There are other spirulina lakes in the surrounding desert; Lake Huacachina, for example, which is 50 km as the crow flies from Paracas.
Paracas spirulina was discovered in brackish water with a salinity of 15 g/l and a pH of 8.7. We can therefore consider that it is more of maritime than volcanic origin. It had when it was first discovered only 3-4 turns maximum of characteristically wavy shape.
It was first isolated by Jacques Falquet who reproduced it in a laboratory and compared it to other species (Lonar, Maxima). It has proven to be the most productive and resilient. As a result, it was chosen as a strain in 1998 by the first producer to settle in France (Philippe Calamand). Since then, many producers have chosen Paracas spirulina.
In 2011 Antenna Technologie filed a public patent on its genome in order to protect any attempt at private filing by seed companies. http://www.antenna.ch/documents/spiruline_genome.pdf
Some cases of “sudden death” have since been observed by spirulina producers, without the cause really being elucidated yet. We believe this must be linked to cultural practices not adapted to its real needs.
Urban expansion has gotten the better of the spirulina deposit in the drinking water reservoirs of Paracas, which have now disappeared. It is therefore no longer possible to collect this strain in its natural environment. Hence the importance of preserving its original qualities as well as possible and ensuring that it does not degenerate in crops.

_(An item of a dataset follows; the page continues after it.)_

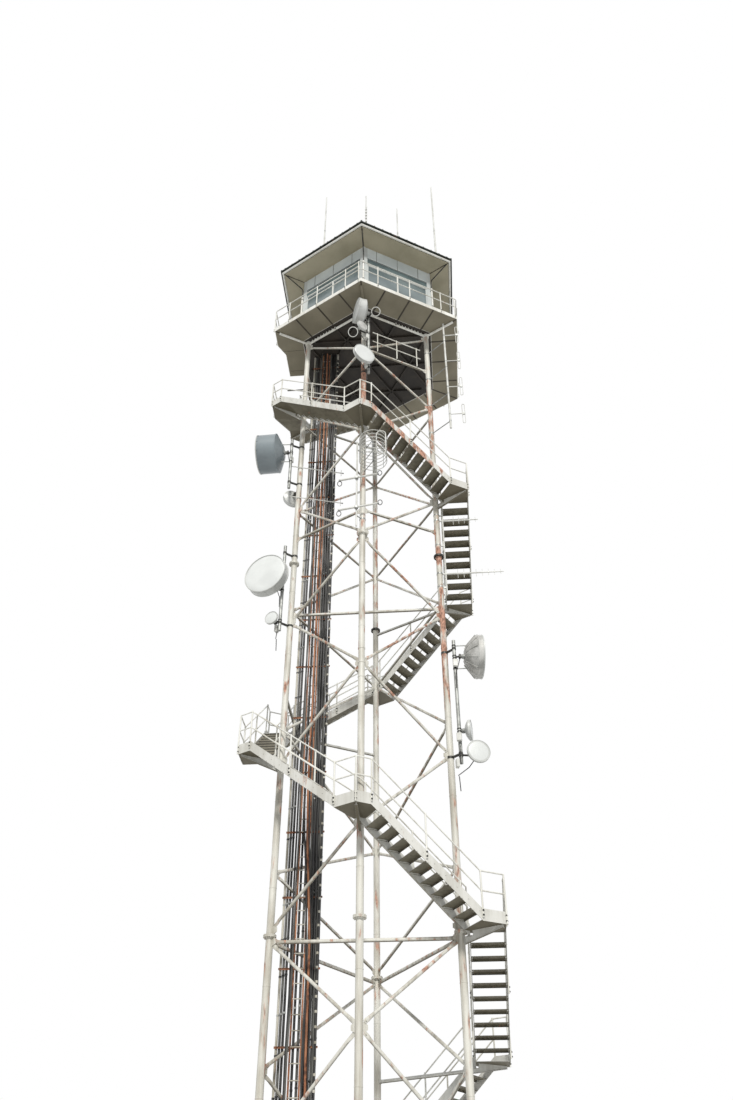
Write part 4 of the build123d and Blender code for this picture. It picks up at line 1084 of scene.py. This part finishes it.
def dish(shape, centre, angle, diameter, shroud, back, drum=0, front=1, ribs=0):
    """Smooth drum with its front cover, rolled rims and bowl."""
    facing = facing_way(angle)
    radius = diameter / 2
    rim = min(0.035, shroud / 4)
    dome = ((0.004, 0.4), (0.011, 0.75), (0.02, 0.93), (0.03, 0.965))
    cover = [(0.001, 0.001)] + [(far, radius * share) for far, share in dome]
    shape.turned(centre, -facing, cover, dish_sides, front)
    hoop = (
        (0.03, radius * 0.95), (0.012, radius * 0.966), (0.006, radius * 0.982), (0.01, radius),
        (rim, radius), (rim + 0.006, radius * 0.985),
    )
    shape.turned(centre, -facing, hoop, dish_sides)
    body = [
        (rim, radius * 0.984), (shroud - rim, radius * 0.984),
        (shroud - rim + 0.006, radius), (shroud, radius),
    ]
    for step in range(1, 9):
        share = step / 8
        bowl = radius * sqrt(1 - share * 8 / 9)
        cone = radius * (1 - share * 2 / 3)
        body.append((shroud + back * share, cone if drum == 3 else bowl))
    shape.turned(centre, -facing, body, dish_sides, drum)
    for spoke in circle(origin, up, up.cross(facing), 1, ribs):
        inner = centre - facing * (shroud + back * 0.94) + spoke * radius * 0.42
        outer = centre - facing * (shroud + 0.03) + spoke * radius * 0.96
        shape.strip(inner, outer, facing.cross(outer - inner), 0.02, 0.05, drum)
    if shroud > 0.2:
        for spoke in circle(origin, up, up.cross(facing), 1, 12):
            latch = centre - facing * 0.05 + spoke * radius * 0.99
            shape.block(latch, facing, facing.cross(spoke), (0.07, 0.03, 0.01), drum)


# Each dish: centre, direction, diameter, shroud and back, then finishes and ribs that differ
dish_groups = {
    "dishes_left": (
        ((-3.31, 1.01, 22.22), -92, 1.22, 0.61, 0.18, 3, 3),
        ((-2.72, 0.62, 17.33), -18, 1.22, 0.27, 0.09),
        ((-2.47, 0.76, 15.95), -20, 0.38, 0.06, 0.08),
        ((-2.33, 1.7, 20.9), -150, 0.56, 0.12, 0.06),
    ),
    "dishes_right": (
        ((2.96, 0.99, 14.6), 97, 1.12, 0.15, 0.3, 4, 1, 12),
        ((2.56, 0.96, 12.56), 82, 0.5, 0.07, 0.09),
        ((2.68, 0.76, 11.92), 16, 0.56, 0.06, 0.09),
    ),
    "dishes_near": (
        ((-0.22, -0.54, 27.03), -68, 0.84, 0.26, 0.11),
        ((0.02, -0.56, 26.23), 45, 0.37, 0.07, 0.07, 0, 4),
        ((0.09, -0.57, 24.84), 36, 0.72, 0.12, 0.09),
    ),
}
for node, group in dish_groups.items():
    drums = Shape()
    for centre, *rest in group:
        dish(drums, Vector(centre), *rest)
    make(drums, f"{node}_drums", (dish_shell, dish_white, zinc, slate, dish_back), "dish_plastic", node)

# Poles, clamps and arms that carry the dishes
brackets = Shape()
left_upper_pole = (-2.3, 1.0)
left_lower_pole = (-2.26, 0.96)
right_pole = (2.26, 0.95)
near_pole = (0.17, -0.19)
pole_spans = {
    left_upper_pole: (5, 20.75, 22.8),
    left_lower_pole: (5, 15.65, 18.5),
    right_pole: (1, 11.7, 15.1),
    near_pole: (0, 24.3, 27.35),
}
for place, (vertex, low, high) in pole_spans.items():
    length = high - low
    profile = ((0, 0.041), (0.004, 0.045), (length - 0.004, 0.045), (length, 0.041))
    brackets.turned(Vector((*place, low)), up, profile, tube_sides)
    for level in (low + 0.25, high - 0.25):
        leg = on_leg(vertex, level)
        pole = Vector((*place, level))
        brackets.strip(leg, pole, up, 0.05, 0.05, 1)
        brackets.band(leg - up * 0.03, leg_radius + 0.008, 0.06, leg_sides, 1)
        brackets.band(pole - up * 0.035, 0.053, 0.07, tube_sides, 1)
poles = {
    "dishes_left": (left_upper_pole, left_lower_pole, left_lower_pole, None),
    "dishes_right": (right_pole,) * 3,
    "dishes_near": (near_pole,) * 3,
}
hub = ((0, 0.058), (0.09, 0.058), (0.1, 0.045), (0.138, 0.045))
for node, group in dish_groups.items():
    for (centre, angle, diameter, shroud, back, *_), pole in zip(group, poles[node]):
        facing = facing_way(angle)
        beside = facing.cross(up)
        rear = Vector(centre) - facing * (shroud + back)
        brackets.turned(rear + facing * 0.02, -facing, hub, 20)
        elbow = rear - facing * 0.12
        start = on_leg(5, elbow.z) if pole is None else Vector((*pole, elbow.z))
        brackets.tube(start, elbow, 0.024, 12, 1)
        brackets.block(elbow, facing, up, (0.05, 0.1, 0.1), 1)
        for shift in (-0.047, 0.023):
            brackets.band(start + up * shift, 0.054, 0.024, tube_sides, 1)
        if diameter > 0.8:
            for way in (-1, 1):
                hold = rear + facing * back * 0.5 + up * way * diameter * 0.3
                seat = Vector((*start.xy, hold.z))
                brackets.tube(seat, hold, 0.014, 10)
                brackets.band(seat - up * 0.02, 0.052, 0.04, tube_sides, 1)
        if pole is not None:
            radio = start - up * 0.22 + beside * 0.09
            brackets.block(radio, up, facing, (0.2, 0.12, 0.08), 2)
            jumper = [elbow - up * 0.05, elbow.lerp(start, 0.5) - up * 0.3, radio - up * 0.3]
            jumper += [start - up * 0.55 + beside * 0.07, start - up * 0.9 + beside * 0.055]
            brackets.bent(jumper, 0.011, 8, 3)
for coil, size in (((0.43, -0.5, 26.95), 0.14), ((-0.3, -0.5, 25.98), 0.15)):
    brackets.bent(circle(Vector(coil), side_way, Vector((0, -0.5, 1)), size, 24), 0.013, 8, 2, True)
bracket_looks = (zinc, dark_steel, aerial_white, cable_black)
make(brackets, "dish_poles_and_clamps", bracket_looks, "bracket_steel", "dish_brackets")


# Folded dipoles: rounded loops on arms from one pole
def oblong(middle, height, width, across):
    """Points round an upright loop with half-round ends."""
    points = []
    for sign in (1, -1):
        for step in range(7):
            turn = pi * step / 6
            x = cos(turn) * sign * width / 2
            z = sin(turn) * sign * width / 2 + sign * (height - width) / 2
            points.append(middle + across * x + up * z)
    return points


def leg_clamp(shape, vertex, level, height=0.05):
    """Collar round a leg, centred on a level."""
    shape.band(on_leg(vertex, level - height / 2), leg_radius + 0.006, height, leg_sides, 1)


def steady(shape, vertex, pole, level):
    """Arm from a clamp on a leg to a pole."""
    shape.tube(on_leg(vertex, level), pole + up * level, 0.015, rail_sides, 1)
    leg_clamp(shape, vertex, level)


array = Shape()
pole = Vector((2.61, 0.65, 0))
array.tube(pole + up * 22.54, pole + up * 27.56, 0.032)
for level in (22.85, 24.1, 25.35, 26.65):
    steady(array, 1, pole, level)
    arm_start = pole + up * (level + 0.3)
    array.tube(arm_start, arm_start + side_way * 0.4, 0.014, rail_sides)
    for joint in (pole + up * level, arm_start):
        array.band(joint - up * 0.03, 0.034, 0.06, tube_sides, 1)
    middle = arm_start + side_way * 0.42
    array.bent(oblong(middle, 0.83, 0.076, side_way), 0.011, 8, 0, True)
    array.block(middle, up, side_way, (0.09, 0.085, 0.04), 1)
make(array, "dipole_loops", (aerial_white, zinc), "aerial_metal", "dipole_array")

booms = Shape()
pole = Vector((-0.15, -0.2, 0))
booms.tube(pole + up * 18.12, pole + up * 21.3, 0.024)
for level in (18.5, 21.0):
    steady(booms, 0, pole, level)
for level in (18.75, 19.85):
    middle = pole + Vector((0, -0.05, level))
    low = middle + Vector((-0.504, 0, -0.08))
    high = middle + Vector((0.616, 0, 0.11))
    booms.tube(low, high, 0.028, 14)
    booms.block(middle, side_way, up, (0.09, 0.09, 0.09), 1)
    for end, other, drop in ((low, high, -0.12), (high, low, 0.02)):
        booms.turned(end, other - end, ((0, 0.031), (0.05, 0.031)), 14, 1)
        ring = circle(end + Vector((0.03, 0, drop)), side_way * 0.06, up * 0.09, 1, 20)
        booms.bent(ring, 0.011, 8, 2, True)
make(booms, "near_boom_tubes", (aerial_white, zinc, dark_steel), "aerial_metal", "aerial_booms")

cage = Shape()
centre = Vector((0.33, -0.48, 20.65))
half_cage = up * 0.425
for index in range(-3, 4):
    middle = centre + up * (index * 0.14 + 0.01)
    cage.bent(circle(middle, side_way, ahead, 0.385, 32), 0.011, 8, 1, True)
    if index % 3 == 0:
        cage.tube(on_leg(0, middle.z), middle, 0.01, 8)
for foot in circle(centre - half_cage, side_way, ahead, 0.38, 8):
    cage.tube(foot, foot + half_cage * 2, 0.006, 8)
cage.tube(centre - half_cage, centre + half_cage, 0.02, 12)
cage.bent(oblong(centre + Vector((0.24, -0.22, 0.08)), 0.92, 0.26, side_way), 0.017, 10, 1, True)
for rise in (0.54, -0.38):
    cage.tube(centre + up * 0.2, centre + Vector((0.24, -0.22, rise)), 0.01, 8)
make(cage, "cage_hoops", (aerial_grey, aerial_white), "aerial_metal", "cage_aerial")

side_arms = Shape()
for level in (20.43, 21.65):
    start = Vector((*left_upper_pole, level)) + side_way * 0.045
    end = Vector((-0.72, 1.44, level))
    side_arms.tube(start, end, 0.015, rail_sides)
    for share in (0.45, 0.7, 0.95):
        middle = start.lerp(end, share)
        side_arms.tube(middle - up * 0.12, middle + up * 0.12, 0.007, 8)
    run = (end - start).normalized()
    side_arms.turned(end - run * 0.05, run, ((0, 0.018), (0.05, 0.018)), rail_sides, 1)
make(side_arms, "side_boom_tubes", (aerial_white, zinc), "aerial_metal", "side_booms")

yagis = Shape()
for tip_x, level, elements in ((3.75, 17.4, 8), (3.19, 19.3, 5)):
    start = on_leg(1, level) + side_way * leg_radius
    run = side_way * (tip_x - start.x)
    yagis.turned(start, run, ((0, 0.024), (run.length * 0.5, 0.022), (run.length, 0.014)), rail_sides)
    leg_clamp(yagis, 1, level)
    for index in range(elements):
        point = start + run * ((index + 2.5) / (elements + 2))
        half = up * 0.15 * (1 - 0.5 * index / elements)
        yagis.tube(point - half, point + half, 0.006, 8)
        yagis.block(point, side_way, up, (0.03, 0.03, 0.036), 1)
mast = right_leg + side_way * 0.17
yagis.tube(mast + up * 16.7, mast + up * 19.8, 0.02, 12)
for level in (16.95, 18.4, 19.5):
    yagis.block(on_leg(1, level) + side_way * 0.12, side_way, up, (0.12, 0.04, 0.03), 1)
    leg_clamp(yagis, 1, level, 0.04)
make(yagis, "yagi_rods", (aerial_white, zinc), "aerial_metal", "yagi_aerials")

# Plain pale floor with a faint drift of tone
floor_reach = 400
floor_z = -0.002
floor_mesh = bpy.data.meshes.new("floor")
corners = [(x * floor_reach, y * floor_reach, floor_z) for x, y in ((-1, -1), (1, -1), (1, 1), (-1, 1))]
floor_mesh.from_pydata(corners, [], [(0, 1, 2, 3)])
paint = Paint("floor_pale", 0.9)
tone = paint.mix(paint.noise(0.15), (0.78, 0.78, 0.77, 1), (0.82, 0.82, 0.81, 1))
floor_mesh.materials.append(paint.finish(tone))
floor = bpy.data.objects.new("floor", floor_mesh)
bpy.context.scene.collection.objects.link(floor)

# World: soft light on the tower, and plain white where the camera or a reflection looks past it
world = bpy.data.worlds.new("studio")
world.use_nodes = True
bpy.context.scene.world = world
tree = world.node_tree
tree.nodes.clear()
light_path = tree.nodes.new("ShaderNodeLightPath")
seen = light_path.outputs["Is Camera Ray"]
for ray in ("Is Glossy Ray", "Is Transmission Ray"):
    either = tree.nodes.new("ShaderNodeMath")
    either.operation = "MAXIMUM"
    tree.links.new(seen, either.inputs[0])
    tree.links.new(light_path.outputs[ray], either.inputs[1])
    seen = either.outputs[0]
blend = tree.nodes.new("ShaderNodeMixShader")
tree.links.new(seen, blend.inputs[0])
soft_light = ((0.93, 0.96, 1.0, 1.0), 0.42)
plain_white = ((1.0, 1.0, 1.0, 1.0), 1.0)
for place, (tone, strength) in enumerate((soft_light, plain_white), start=1):
    background = tree.nodes.new("ShaderNodeBackground")
    background.inputs["Color"].default_value = tone
    background.inputs["Strength"].default_value = strength
    tree.links.new(background.outputs[0], blend.inputs[place])
output = tree.nodes.new("ShaderNodeOutputWorld")
tree.links.new(blend.outputs[0], output.inputs["Surface"])

# Broad sun from the near left
lamp = bpy.data.lights.new("key", "SUN")
lamp.energy = 2.8
lamp.angle = radians(8)
lamp.color = (1.0, 0.97, 0.92)
key = bpy.data.objects.new("key", lamp)
key.rotation_euler = Vector((-0.08, 0.78, -0.62)).to_track_quat("-Z", "Y").to_euler()
bpy.context.scene.collection.objects.link(key)

# Camera fitted to the photograph
view = bpy.data.cameras.new("photo_view")
view.sensor_fit = "VERTICAL"
view.sensor_height = 36
view.lens = 30.295
view.clip_end = 1000
camera = bpy.data.objects.new("photo_view", view)
camera.matrix_world = Matrix(
    (
        (0.996518, 0.050120, 0.066633, 1.74237),
        (0.083334, -0.624761, -0.776356, -19.00989),
        (0.002718, 0.779206, -0.626762, 2.09520),
        (0, 0, 0, 1),
    )
)
bpy.context.scene.collection.objects.link(camera)
bpy.context.scene.camera = camera

bpy.context.scene.view_settings.view_transform = "Standard"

Characteristics of Camargue 91121 spirulina:
~ Lonar type spiral shape
~ Hardy and resistant to the cold
~ Can coagulate if badly agitated and if there is a nitrogen deficiency
~ Does not become straight
~ Rises slowly to the surface without agitation
Traceability of Camargue 91121 spirulina:
~ Discovered in its natural environment in 1995 by Gilles Planchon and Rosario Fuentes.
~ Collected on 9/11/2021 in its natural environment by Mickael
~ Isolated by the Meurice R&D Laboratory in February 2022 at the request of Gilles Planchon.
~ Mono-algal, non-axenic culture, without straight spirulina or Phormidium.
History of Camargue Spirulina:
Camargue spirulina was discovered in 1995 by Gilles Planchon and Rosario Fuentes in the region of Aigues Mortes (34), France.
It was first observed in lagoons between the southern saltworks and the Listel estate at the waste outlet of a winery.
Isolated and identified by Ripley Fox, and following his initiative, photographed under an electron microscope. (photo attached)
Observation for 3 consecutive months in its environment by Gilles Planchon and Rosario Fuentes allowed for a better understanding of its natural behavior.
In the summer of 2010, a deposit of spirulina was discovered in the Saintes Marie de la Mer region. Gilles has been observing and studying it regularly ever since. Complete analysis of the composition of its environment have been carried out with the financial support of the FSF.
Gilles was the first producer to cultivate spirulina from the Camargue. This strain of French origin seems particularly suited to cultivation in our latitudes. Gilles goes regularly to the Camargue to take samples which he introduces into his culture so that his strains do not degenerate.
Camargue spirulina is very popular in France because it is local, but also because it has a particularly sweet taste.
The Camargue strain having changed morphology in the deep pools at the Roquette farm. Gilles has renamed the spirulina he grows; Spirulina Sarah, named after the Virgin of Saint Marie de la Mer.